18

Possible Duplicate:
String.replaceAll() anomaly with greedy quantifiers in regex
Strange behavior in regexes

While

"a".replaceAll("a", "b")
"a".replaceAll("a+", "b")
"a".replaceAll("a+?", "b")

all return b, why does

"a".replaceAll("a*", "b")

return bb and

"a".replaceAll("a*?", "b")

return bab?

Community
  • 1
  • 1
sp00m
  • 47,968
  • 31
  • 142
  • 252

3 Answers3

22
"a".replaceAll("a*", "b")

First replaces a to b, then advances the pointer past the b. Then it matches the end of string, and replaces with b. Since it matched an empty string, it advances the pointer, falls out of the string, and finishes, resulting in bb.

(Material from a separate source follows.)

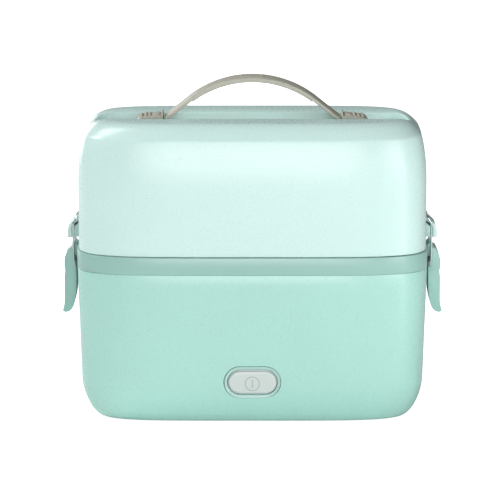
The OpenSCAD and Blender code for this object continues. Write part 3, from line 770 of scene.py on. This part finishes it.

"a".replaceAll("a*?", "b")

first matches the start of string and replaces with b. It doesn't match the a because ? in a*? means "non-greedy" (match as little as possible). Since it matched an empty string, it advances the pointer, skipping a. Then it matches the end of string, replaces with b and falls out of the string, resulting in bab. The end result is the same as if you did "a".replaceAll("", "b").

John Dvorak
  • 26,799
  • 13
  • 69
  • 83
  • @mikeslattery If the pointer didn't advance, then the replacer would be stuck in an infinite loop anytime you matched an empty string. – John Dvorak Feb 04 '13 at 17:53
  • That prints bbb. It seems more logical to me: echo a | perl -i -pe "s/a*?/b/g" – jdb Feb 04 '13 at 18:16
  • @jdb what are the rules in perl? If a match is empty, the pointer doesn't move but the next match is restricted to be non-empty with the usual rules of backtracking the last group first? – John Dvorak Feb 04 '13 at 18:20
  • Advancing to the next character because the empty space was a match explains the problem but does not make it right. I don't know what the Perl rules are but it just make more sense. Python has the same bug. – jdb Feb 04 '13 at 18:46
  • @jdb I wouldn't call it a bug. It does make sense and it's definitely intentional. Javascript behaves as Java (skips a character). – John Dvorak Feb 04 '13 at 19:25
  • Thank you for your explanation. I agree with @jbd, it would make more sense to me if `a*?` on `a` returned `bbb`. – sp00m Feb 04 '13 at 20:48
5

This happens because of zero-width matches.


"a".replaceAll("a*", "b")

Will match two times:

  1. Try match at beginning of the string, greedy * consumes the a as a match.
  2. Advance to the next position in the string (now at end of string), try match there, empty string matches.

    " a "
     \| \___ 2. match empty string
      \_____ 1. match "a"
    


"a".replaceAll("a*?", "b")

Will also match two times:

  1. Try match at beginning of the string, non-greedy *? matches the empty string without consuming the a.
  2. Advance to next position in the string (now at end of string), try match there, empty string matches.

    " a "
     \  \___ 2. match empty string
      \_____ 1. match empty string
    
Qtax
  • 33,241
  • 9
  • 83
  • 121
1

in "a".replaceAll("a*", "b")

* - for 0 or more so here in `a*`
1. a - replaced by b
2. * - is also true as empty string is true for *,so, replaced by b 

and in "a".replaceAll("a*?", "b")

1. *? - makes anything non-greedy means it makes regrex to match as little
        as possible,
2. so,the pre and post empty string would be replaced by "b" and 
   as a*? is non-greedy, it will not replace it 
sourcecode
  • 1,802
  • 2
  • 15
  • 17